El debate sobre el carácter o motivaciones políticas de los grupos de la delincuencia organizada en México, particularmente en el contexto de uno de los cientos de ataques que se han perpetrado contra la población, sigue siendo un tema abierto que requiere explorarse de manera más detenida. En todo caso, aun si se llega a la conclusión de que los cárteles mexicanos no han cometido hechos calificables internacionalmente como terroristas, se debe reconocer que su proyección internacional hace cada vez más plausible que existan vínculos o intersecciones con otras organizaciones terroristas, los cuales deben ser considerados al diseñar la respuesta estatal e internacional frente a uno y otros.
Esta es solo una mirada preliminar a un complejo entramado normativo que debería también ser ya parte del debate en México. La realidad parece rebasarnos.

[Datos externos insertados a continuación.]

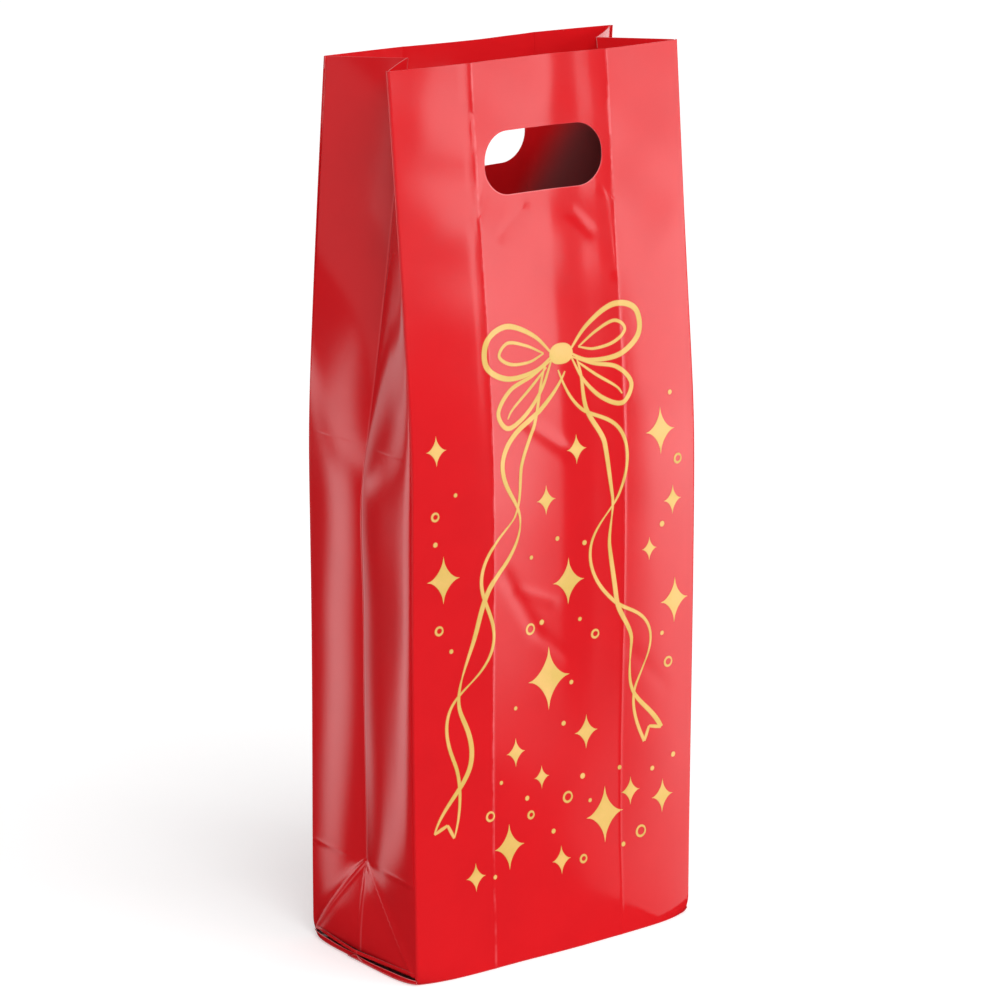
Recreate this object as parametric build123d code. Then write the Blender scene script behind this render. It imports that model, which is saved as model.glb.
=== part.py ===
from build123d import *
import math
import os

os.makedirs("parts", exist_ok=True)

# A gusseted block-bottom carrier bag for one wine bottle, folded from a tube of soft glossy film.
# Millimetres, +Z up. The origin is the middle of the rest surface, the front panel faces -Y.
# Every node is one panel of the film between two creases, so each crease is a line between nodes.

# Overall size of the standing bag
BAG_WIDTH = 150.0
BAG_DEPTH = 78.0
BAG_HEIGHT = 393.0
FILM = 0.2                 # thickness of the film

# The lower bag is an upright box. Above the bend the front and back lean towards each other.
BEND_HEIGHT = 232.0
MOUTH_DEPTH = 46.8         # from front to back at the rim
MOUTH_FOLD = 25.6          # how far the middle crease of a gusset is drawn in at the rim
FOLD_POWER = 0.73          # below 1 the crease draws in fastest just above the bend
FOLD_STEPS = 6             # straight stretches that the drawn-in crease is made of
CREASE_GAP = 0.3           # free space at a crease between panels that move against each other

# Die-cut handle slot, the same in the front and the back
SLOT_WIDTH = 62.0
SLOT_HEIGHT = 26.7
SLOT_CORNER = 12.5
SLOT_DROP = 42.4           # from the rim down to the middle of the slot, along the panel

# Block bottom: two overlapping flaps below, and a folded-in corner tuck at each side above them
FLAP_OVERLAP = 14.0
LIP_HEIGHT = 3.0           # turned-up side edge of a flap
TUCK_RISE = 6.5            # height at which a side wall folds in to become the tuck
TUCK_CLEARANCE = 0.3       # between the inner tip of a tuck and the flaps under it

# Sizes that follow from those above
HALF_WIDTH = BAG_WIDTH / 2
HALF_DEPTH = BAG_DEPTH / 2
LEAN_RISE = BAG_HEIGHT - BEND_HEIGHT
LEAN = math.atan2((BAG_DEPTH - MOUTH_DEPTH) / 2, LEAN_RISE)
LEAN_DEGREES = math.degrees(LEAN)
PANEL_LENGTH = LEAN_RISE / math.cos(LEAN)
FLAP_REACH = HALF_DEPTH + FLAP_OVERLAP / 2
TUCK_REACH = HALF_DEPTH    # creases at 45 degrees make the tuck half as deep as the bag
TUCK_TIP = 2 * FILM + TUCK_CLEARANCE


def block(x, y, z):
    """A box from its two limits along each axis."""
    size = (x[1] - x[0], y[1] - y[0], z[1] - z[0])
    middle = ((x[0] + x[1]) / 2, (y[0] + y[1]) / 2, (z[0] + z[1]) / 2)
    return Pos(*middle) * Box(*size)


def to_back(solid):
    return mirror(solid, about=Plane.XZ)


def to_right(solid):
    return mirror(solid, about=Plane.YZ)


def lower_panel():
    """Front wall of the box, from the rest surface to the bend."""
    return block(
        (-HALF_WIDTH, HALF_WIDTH),
        (-HALF_DEPTH, -HALF_DEPTH + FILM),
        (0, BEND_HEIGHT - CREASE_GAP / 2),
    )


def upper_panel():
    """Leaning front wall with its handle slot, made upright on the bend line and then tilted back."""
    wall = block((-HALF_WIDTH, HALF_WIDTH), (0, FILM), (CREASE_GAP / 2, PANEL_LENGTH))
    slot = extrude(RectangleRounded(SLOT_WIDTH, SLOT_HEIGHT, SLOT_CORNER), 10 * FILM, both=True)
    wall -= Pos(0, 0, PANEL_LENGTH - SLOT_DROP) * Rot(90, 0, 0) * slot
    return Pos(0, -HALF_DEPTH, BEND_HEIGHT) * Rot(-LEAN_DEGREES, 0, 0) * wall


def lower_gusset():
    """Front half of the left side wall, from the tuck's fold to the bend."""
    return block(
        (-HALF_WIDTH, -HALF_WIDTH + FILM),
        (-HALF_DEPTH + FILM, 0),
        (TUCK_RISE, BEND_HEIGHT - CREASE_GAP / 2),
    )


def gusset_section(z):
    """Level cut through the front half of the left gusset: a strip of film from the front edge
    to the middle crease, held clear of the front panel and of the other half."""
    share = (z - BEND_HEIGHT) / LEAN_RISE
    edge = Vector(-HALF_WIDTH, -HALF_DEPTH + (z - BEND_HEIGHT) * math.tan(LEAN))
    crease = Vector(-HALF_WIDTH + MOUTH_FOLD * share**FOLD_POWER, 0)
    along = (crease - edge).normalized()
    inward = Vector(along.Y, -along.X) * FILM
    start = edge + along * (FILM / math.cos(LEAN) + CREASE_GAP)
    end = crease - along * (CREASE_GAP / 2)
    corners = [start, end, end + inward, start + inward]
    outline = Polyline(*[(c.X, c.Y) for c in corners], close=True)
    return Pos(0, 0, z) * make_face(outline)


def upper_gusset():
    """Front half of the left gusset above the bend, folding inwards up to the rim."""
    first = BEND_HEIGHT + CREASE_GAP / 2
    heights = [first + (BAG_HEIGHT - first) * n / FOLD_STEPS for n in range(FOLD_STEPS + 1)]
    return loft([gusset_section(z) for z in heights], ruled=True)


def base_flap(level):
    """Front flap of the base with its turned-up side lips. The flap that is folded second lies
    one film lower, so level counts the films under this one."""
    low = level * FILM
    plate = block(
        (-HALF_WIDTH + low, HALF_WIDTH - low),
        (-HALF_DEPTH + FILM, -HALF_DEPTH + FLAP_REACH),
        (low, low + FILM),
    )
    lip = block(
        (-HALF_WIDTH + low, -HALF_WIDTH + low + FILM),
        (-HALF_DEPTH + FILM, -HALF_DEPTH + FLAP_REACH),
        (low + FILM, low + LIP_HEIGHT),
    )
    return plate + lip + to_right(lip)


def corner_tuck():
    """Triangle of film that the left side wall becomes where it folds in under itself."""
    outer = -HALF_WIDTH + FILM
    profile = Polyline(
        (outer, TUCK_RISE),
        (outer + TUCK_REACH, TUCK_TIP),
        (outer + TUCK_REACH, TUCK_TIP + FILM),
        (outer, TUCK_RISE + FILM),
        close=True,
    )
    slope = extrude(Rot(90, 0, 0) * make_face(profile), BAG_DEPTH, both=True)
    triangle = Polyline(
        (outer, -HALF_DEPTH + FILM),
        (outer + TUCK_REACH - FILM, 0),
        (outer, HALF_DEPTH - FILM),
        close=True,
    )
    return slope & extrude(make_face(triangle), BAG_HEIGHT)


nodes = {
    "front_panel_lower": lower_panel(),
    "back_panel_lower": to_back(lower_panel()),
    "front_panel_upper": upper_panel(),
    "back_panel_upper": to_back(upper_panel()),
    "base_flap_front": base_flap(0),
    "base_flap_back": to_back(base_flap(1)),
    "left_corner_tuck": corner_tuck(),
    "right_corner_tuck": to_right(corner_tuck()),
}
for height, half in (("lower", lower_gusset()), ("upper", upper_gusset())):
    nodes[f"left_gusset_front_{height}"] = half
    nodes[f"left_gusset_rear_{height}"] = to_back(half)
    nodes[f"right_gusset_front_{height}"] = to_right(half)
    nodes[f"right_gusset_rear_{height}"] = to_back(to_right(half))

for name, solid in nodes.items():
    solid.label = name
    export_step(solid, f"parts/{name}.step")
    box = solid.bounding_box()
    print(name, [round(v, 2) for v in (*box.min, *box.max)])
print("lean", round(LEAN_DEGREES, 3), "degrees, panel", round(PANEL_LENGTH, 2), "mm long")
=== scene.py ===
# %% [markdown]
# # A gift bag for one bottle
#
# The bag is a tube of glossy red film with a fold down each side and a folded block bottom. It
# stands open, the front and back lean towards each other above a soft bend, and a handle slot is
# punched through both. The CAD model gives every panel as a thin plate that turns on its crease.
# This lesson dresses those plates as real film: sheets that bow, crease and catch the light.

# %% The tools and the frame
import math

import bpy
import numpy as np
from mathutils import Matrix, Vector


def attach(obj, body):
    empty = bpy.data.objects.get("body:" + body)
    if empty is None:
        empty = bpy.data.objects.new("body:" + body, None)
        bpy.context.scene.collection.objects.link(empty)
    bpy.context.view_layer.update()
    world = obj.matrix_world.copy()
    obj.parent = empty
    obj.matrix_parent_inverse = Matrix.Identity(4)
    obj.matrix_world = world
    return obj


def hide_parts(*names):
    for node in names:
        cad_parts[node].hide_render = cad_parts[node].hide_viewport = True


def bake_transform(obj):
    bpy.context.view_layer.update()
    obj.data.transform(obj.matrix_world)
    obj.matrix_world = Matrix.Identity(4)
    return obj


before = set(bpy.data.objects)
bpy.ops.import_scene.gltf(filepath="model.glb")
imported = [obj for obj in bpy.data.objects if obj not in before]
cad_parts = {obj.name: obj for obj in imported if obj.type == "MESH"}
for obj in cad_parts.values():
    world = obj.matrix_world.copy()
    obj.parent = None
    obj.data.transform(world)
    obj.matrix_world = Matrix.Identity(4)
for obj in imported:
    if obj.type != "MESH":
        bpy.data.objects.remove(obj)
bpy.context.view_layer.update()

# %% [markdown]
# ## Sizes
#
# The CAD part is in millimetres and Blender works in metres. Film is thin, so the lesson counts
# in millimetres as well, and one helper turns them into metres when a mesh is made. These are the
# sizes that the panels were drawn with, except that the slot in the film is 0.9 mm smaller at
# each end, 0.15 mm above and below, and 0.4 mm further down.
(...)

Necesitamos fortalecer nuestra respuesta desde y con la experiencia internacional, mucha de la cual se concentra en los regímenes brevemente descritos. Al mismo tiempo, debemos rechazar cualquier lectura de estas normas que puedan llevar a una corrosión aún mayor de nuestras instituciones, así como de su capacidad de operar dentro de un marco de protección y respecto de los derechos humanos. El fuego no se combate con el fuego, al igual que la delincuencia y el terrorismo no se pueden combatir con la represión y el autoritarismo estatal.